The mixin uses these metric families:

Metric Purpose
director_ai_halts_total Halt-rate numerator
director_ai_reviews_total Halt-rate denominator
director_ai_feedback_total{outcome="false_positive"} False-positive feedback
director_ai_kb_stale_sources Stale source count
director_ai_retune_recommended Retune recommendation state
director_ai_retune_recommendations_total Retune recommendation count

The alert rules include safe denominator guards for low-traffic services, so a single halt during startup does not divide by zero.

Input Shape

Each event should be one tenant-safe JSON object per line.
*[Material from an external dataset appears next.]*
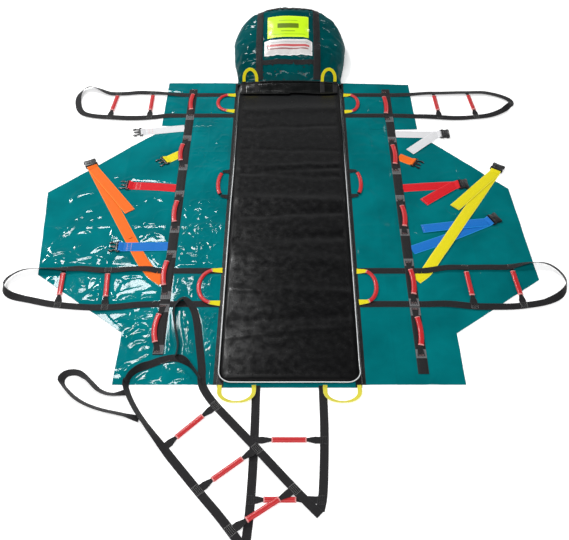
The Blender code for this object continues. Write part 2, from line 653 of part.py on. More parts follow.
def build_carry_harness(black):
    for side, sign in (("left", -1), ("right", 1)):
        near = CARRY_NEAR_Y[side]
        long_strap = strip([Vector((sign * CARRY_X, CARRY_FAR_Y, RAIL_LEVEL)),
                            Vector((sign * CARRY_X, near, RAIL_LEVEL))], CARRY_W, WEB_T)
        parts = [long_strap]
        for y in UPPER_RAILS + LOWER_RAILS:     # stubs that run from the mattress to the ladders
            z = RAIL_LEVEL + STUB_LIFT
            parts.append(strip([Vector((sign * STUB_X, y, z)),
                                Vector((sign * (LADDER_FOLD_X - GAP), y, z))],
                               RAIL_W, STUB_T))
        place("carry_harness_" + side, union(parts, "carry_harness"), black)


def rung(a, b, lo, hi):
    """Webbing rung from rail to rail, with a round grip sleeve from share `lo` to `hi`."""
    marks = [(0.0, 0), (lo - 0.01, 0), (lo, 1), (hi, 1), (hi + 0.01, 0), (1.0, 0)]
    path = [a.lerp(b, t) for t, _ in marks]
    sections = []
    for _, grip in marks:
        if grip:
            sections.append(oval(RUNG_GRIP_W, RUNG_GRIP_T))
        else:
            sections.append(oval(RUNG_WEB_W, RUNG_WEB_T))
    return to_mesh(sweep(path, sections), "rung")


def build_side_ladders(black):
    for key, route in LADDER_ROUTES.items():
        levels = (RAIL_LEVEL, OVER_BELT)
        path = catmull([(x, y, levels[level]) for x, y, level in route], 2)
        parts = [strip(path, RAIL_W, WEB_T, (0, -1))]
        z = OVER_BELT + RUNG_LIFT
        for end_a, end_b in LADDER_RUNGS[key]:
            parts.append(rung(Vector((*end_a, z)), Vector((*end_b, z)), 0.16, 0.76))
        sign = -1 if key.startswith("left") else 1
        place("ladder_" + key, union(parts, "ladder_" + key), black,
              (sign * LADDER_FOLD_X, route[0][1], RAIL_LEVEL + WEB_T))


# ---------------------------------------------------------------- drag ladder

def build_drag_ladder(black):
    parts = [strip(catmull(DRAG_BASE_LEFT, 2), RAIL_W, WEB_T),
             strip(catmull(DRAG_BASE_RIGHT, 2), RAIL_W, WEB_T)]
    z = FLOOR + RUNG_LIFT
    for end_a, end_b, lo, hi in DRAG_BASE_RUNGS:
        parts.append(rung(Vector((*end_a, z)), Vector((*end_b, z)), lo, hi))
    place("drag_ladder_base", union(parts, "drag_ladder_base"), black)

    parts = [strip(catmull(DRAG_FOLD_LEFT, 3), RAIL_W, WEB_T),
             strip(catmull(DRAG_FOLD_RIGHT, 3), RAIL_W, WEB_T),
             strip(catmull(DRAG_LOOP, 3), RAIL_W, WEB_T + 0.0004)]
    for end_a, end_b in DRAG_FOLD_RUNGS:
        parts.append(rung(Vector(end_a), Vector(end_b), 0.22, 0.76))
    place("drag_ladder_folded", union(parts, "drag_ladder_folded"), black)

    levels = (RAIL_LEVEL, HANDLE_LEVEL)
    cross = strip(catmull([(x, y, levels[k]) for x, y, k in WING_CROSS], 3), RAIL_W, WEB_T)
    route = [(x, y, levels[k] + STUB_LIFT) for x, y, k in WING_LOOP]
    loop = strip(catmull(route, 3), WING_LOOP_W, WING_LOOP_T)
    place("drag_ladder_loops", union([cross, loop], "drag_ladder_loops"), black)


# ---------------------------------------------------------------- patient belts and buckles

def buckle_mesh(female):
    """Side-release buckle half: webbing bar at x = 0, catch end at x = BUCKLE_L."""
    half = BUCKLE_W / 2
    if female:
        outline = [(0.0, -half), (0.012, -half), (0.016, -half + 0.004), (0.030, -half + 0.004),
                   (0.034, -half), (BUCKLE_L, -half + 0.003)]
    else:
        outline = [(0.0, -half), (0.014, -half), (0.018, -half + 0.010), (0.030, -half + 0.004),
                   (0.040, -half + 0.001), (BUCKLE_L, -half + 0.009), (0.028, -half + 0.014),
                   (0.024, -half + 0.020), (0.042, -0.006)]
    outline += [(x, -y) for x, y in reversed(outline)]
    body = slab(outline, 0.0, BUCKLE_T if female else BUCKLE_MALE_T, "buckle")
    x0, x1, y1 = BUCKLE_SLOT
    slot = slab([(x0, -y1), (x1, -y1), (x1, y1), (x0, y1)], -BUCKLE_T, 2 * BUCKLE_T, "slot")
    base = bpy.data.objects.new("buckle", body)
    tool = bpy.data.objects.new("slot", slot)
    for item in (base, tool):
        bpy.context.scene.collection.objects.link(item)
    modifier = base.modifiers.new("slot", "BOOLEAN")
    modifier.operation = "DIFFERENCE"
    modifier.object = tool
    depsgraph = bpy.context.evaluated_depsgraph_get()
    mesh = bpy.data.meshes.new_from_object(base.evaluated_get(depsgraph))
    bpy.data.objects.remove(base)
    bpy.data.objects.remove(tool)
    return mesh


def build_belts(mats, black):
    halves = {True: buckle_mesh(True), False: buckle_mesh(False)}
    for mesh in halves.values():
        mesh.materials.append(black)
    for key, (color, run, tail_end) in BELTS.items():
        levels = BELT_LEVELS.get(key, [RAIL_LEVEL] * len(run))
        path = [Vector((x, y, z)) for (x, y), z in zip(run, levels)]
        root_cut = () if key in FREE_FOLDED else (0,)
        parts = [strip(path, BELT_W, BELT_T, root_cut)]
        end = path[-1]
        heading = (end - path[-2]).normalized()
        if tail_end:
            raised = BELT_T - 0.0001
            start = end - heading * TAIL_SETBACK + Vector((0.0, 0.0, raised))
            parts.append(tail_strip(key, start, tail_end, path, raised))
        mesh = union(parts, "belt") if tail_end else parts[0]
        place("belt_" + key, mesh, mats[color], path[0])
        buckle = bpy.data.objects.new("buckle_" + key, halves[tail_end is not None])
        buckle.location = end + heading * GAP * 2
        buckle.location.z = end.z
        buckle.rotation_euler = (0.0, 0.0, math.atan2(heading.y, heading.x))
        bpy.context.scene.collection.objects.link(buckle)


def tail_strip(key, start, tail_end, path, raised):
    """The belt's free tail, folded back over its own run."""
    finish = Vector((*tail_end, 0.0))
    points = []
    for i in range(6):
        point = start.lerp(finish, i / 5)
        point.z = belt_height(path, point) + raised
        points.append(point)
    return strip(points, BELT_W - 0.002, BELT_T)


def belt_height(path, point):
    """Underside of the belt's run beside a plan point."""
    nearest = min(range(len(path) - 1),
                  key=lambda i: ((path[i] + path[i + 1]) / 2 - point).to_2d().length)
    a = path[nearest]
    b = path[nearest + 1]
    along = (b - a).to_2d()
    t = (point - a).to_2d().dot(along) / along.length_squared
    return a.z + (b.z - a.z) * min(max(t, 0.0), 1.0)


def main():
    clear_scene()
    teal = material("teal_coated_sheet", TEAL, 0.28)
    black = material("black_webbing", BLACK, 0.75)
    pvc = material("black_pvc", PVC_BLACK, 0.22)
    red = material("red_sleeve", RED, 0.45)
    yellow = material("yellow_webbing", YELLOW, 0.60)
    white = material("white_webbing", WHITE, 0.60)
    mats = {"white": white, "yellow": yellow,
            "red": material("red_webbing", RED, 0.60),
            "orange": material("orange_webbing", ORANGE, 0.60),
            "blue": material("blue_webbing", BLUE, 0.60)}
    build_sheets(teal)
    build_mattress(pvc, material("foam", FOAM, 0.90), white)
    build_pocket(teal, black, material("lime_panel", LIME, 0.40), white)
    build_carry_harness(black)
    build_side_ladders(black)
    build_grips(red)
    build_end_loops(yellow)
    build_drag_ladder(black)
    build_belts(mats, material("black_nylon", BLACK, 0.40))


main()
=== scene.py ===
"""Rescue stretcher: the visible model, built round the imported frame, in metres."""

import math
import random

import bmesh
import bpy
import numpy as np
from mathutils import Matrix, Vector, noise
from mathutils.bvhtree import BVHTree


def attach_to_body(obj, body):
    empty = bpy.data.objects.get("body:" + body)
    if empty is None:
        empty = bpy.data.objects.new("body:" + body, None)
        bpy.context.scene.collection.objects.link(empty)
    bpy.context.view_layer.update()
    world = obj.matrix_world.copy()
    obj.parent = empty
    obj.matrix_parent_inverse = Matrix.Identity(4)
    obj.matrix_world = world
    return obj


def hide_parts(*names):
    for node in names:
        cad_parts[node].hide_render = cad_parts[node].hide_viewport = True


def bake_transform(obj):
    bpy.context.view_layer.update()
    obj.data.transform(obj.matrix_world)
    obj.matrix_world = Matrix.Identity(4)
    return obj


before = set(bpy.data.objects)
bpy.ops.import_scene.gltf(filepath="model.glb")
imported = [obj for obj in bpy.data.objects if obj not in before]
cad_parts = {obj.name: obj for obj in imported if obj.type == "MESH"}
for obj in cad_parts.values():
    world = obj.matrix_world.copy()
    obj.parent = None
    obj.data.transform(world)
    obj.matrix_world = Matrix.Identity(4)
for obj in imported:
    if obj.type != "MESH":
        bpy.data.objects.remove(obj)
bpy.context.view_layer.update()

UP = Vector((0.0, 0.0, 1.0))
SHEET_TOP = 0.0015
WEB_T = 0.0020
BELT_T = 0.0015
RAIL_Z = 0.0018
GRIP_Z = 0.0041
CARRY_X = 0.490
RAIL_W = 0.030
BELT_W = 0.050
LADDER_X = 0.537
BELT_X = 0.5115
SIDES = {"left": -1, "right": 1}

PAD_W, PAD_L, PAD_TOP, PAD_R = 0.2560, 0.9965, 0.0205, 0.045
FOLD_IN, FOLD_OUT = 0.2630, 0.2722      # the sheet turns up between these as a wing folds

WINGS = {
    "left": [(-0.620, 0.800), (-0.621, 0.458), (-0.508, 0.452), (-0.507, 0.414),
             (-0.630, 0.4105), (-1.078, -0.008), (-1.020, -0.484), (-0.639, -0.772),
             (-0.641, -1.000)],
    "right": [(0.611, 0.785), (0.618, 0.430), (0.507, 0.4285), (0.507, 0.392),
              (0.632, 0.380), (0.982, 0.015), (1.006, -0.512), (0.636, -0.775),
              (0.638, -1.000)],
}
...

Native SafetyEvent.to_dict() records work directly:

{"event_id":"e1","tenant_id":"tenant-a","policy_decision":"halt","halt_reason":"contradiction","observed_score":0.22,"trace_attribution":{"fact_source":"kb://physics"},"tenant_safe_explanation":"Refresh the cited fact."}

Feedback rows can use the calibration format:

{"event_id":"e1","tenant_id":"tenant-a","guardrail_approved":false,"human_approved":true,"source":"kb://physics"}

Rows where the guard rejected an answer but the human accepted it count as false positives for the tenant.

Rows used for one-click retuning also need the reviewed prompt and response:

{"prompt":"What is the refund window?","response":"Refunds are available for 30 days.","guardrail_approved":true,"human_approved":true,"domain":"support"}

The UI requires at least four labelled rows before it emits an overlay. Mixed approved and rejected examples produce more reliable threshold guidance; single-class feedback is allowed but marked provisional.